Por otro lado, muchas opiniones y comentarios que oigo a mí alrededor, atacan directamente las raíces de mi pensamiento y mi visión de la vida. Prefiero “pasar” y situarme en la posición del que desprecia y se evade del entorno que le rodea.
Considero que mis aspiraciones en esta vida son claramente legítimas y positivas pero están prácticamente condenadas a la frustración.
En definitiva, experimento que una visión horizontal de la existencia me lleva al sin sentido y al vacío. Vivir ¿Para qué? La desesperanza me paraliza. Abandono el combate porque no veo expectativas de victoria. Descubro que mi parálisis está enraizada en el hecho de haber apartado a Dios de mi vida, de vivir como si Él no existiera, de haber caído en el pecado y haberme hecho carne con él. Sin el Señor, este mundo se me ha convertido en una pesadilla. En medio de esta agonía espiritual unos ángeles de carne y hueso me llevan en “camilla” a los pies de ese Jesús al que yo había desterrado de mi alma. Pero este no me dice —como mi hombre de la carne esperaba— que me iba a regalar otro trabajo, en el que iba a ser valorado y respetado, ni que las personas que me hacían sufrir iban a cambiar. Tampoco me promete que el mundo iba a experimentar una transformación a mi medida.
Él, que me quiere como yo no alcanzo a comprender, obra en mí un milagro diferente, que no aparece en mis planes, mucho más chatos y pobres que los del Señor. Porque lo que yo quiero es un arreglo material de mi vida, una vida que solo vivo para mí mismo. Por eso Jesús me dice: mírame, tus pecados te son perdonados, camina con tus ojos puestos en mí, no vivas más para ti y libérate de las ataduras del mundo, el demonio y la carne. Apoyado en mí, encontrarás el consuelo y el descanso que tu alma necesita y podrás afrontar las dificultades y peligros con paz, valentía y buen ánimo. No te ahogarás cuando te envuelvan las olas de la muerte. Verás cómo, de una forma o de otra, proveo a tus necesidades, tal vez no cuando y como tú quisieras, pero sí como mejor te conviene. Conocerás la verdad de que nada ni nadie es más importante y necesario que yo. Podrás decir a los demás que el Señor ha pasado por tu vida haciendo cosas admirables y darme gloria delante de los hombres.

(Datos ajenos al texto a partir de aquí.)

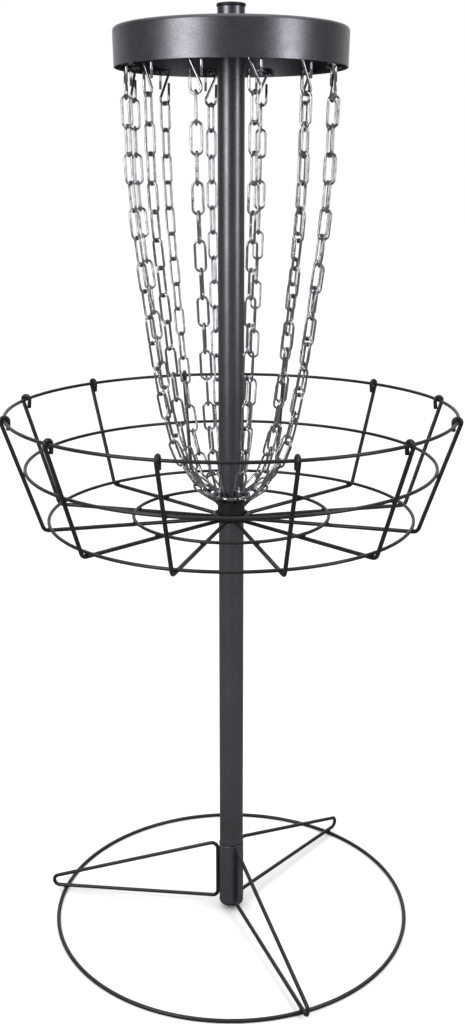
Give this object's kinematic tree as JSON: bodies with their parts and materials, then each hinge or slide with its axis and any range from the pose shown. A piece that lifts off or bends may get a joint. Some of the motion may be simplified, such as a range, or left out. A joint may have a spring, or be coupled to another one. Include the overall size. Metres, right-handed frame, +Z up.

El Señor nos impulsa, en este evangelio, a situarle en el centro de nuestro pensamiento y apercibirnos de las cosas admirables que realiza en nuestra vida. Muchas veces estamos ciegos a la acción de Dios porque nuestras miras se concentran exclusivamente en nuestro “yo”. Es urgente aterrizar en la verdad de que solo en Dios podemos hallar la plenitud.
Es también importante y muy significativo observar que en este pasaje del evangelio de Lucas, el paralítico y los que estaban con él, asombrados, daban gloria a Dios. De igual forma, toda la vida del cristiano está destinada a glorificar al Señor, con nuestras palabras, obras y pensamientos. Todo lo que Dios pone en nuestra historia personal, acontecimientos y personas, son instrumentos mediante los cuales podemos y debemos darle gloria, en la confianza de que todo lo que nos sucede es para nuestro bien y está regido por el amor que nos tiene, aunque muchas veces, con el peso de la cruz, esta verdad se nos escape de las manos.
El Señor hoy nos llama a sustentar nuestra vida en Él, dirigiendo nuestra mirada al cielo, que está en un plano superior a todo lo que nos lleva a la muerte. Solo así, podremos darle gloria ante un mundo tan enfermo y desgraciado.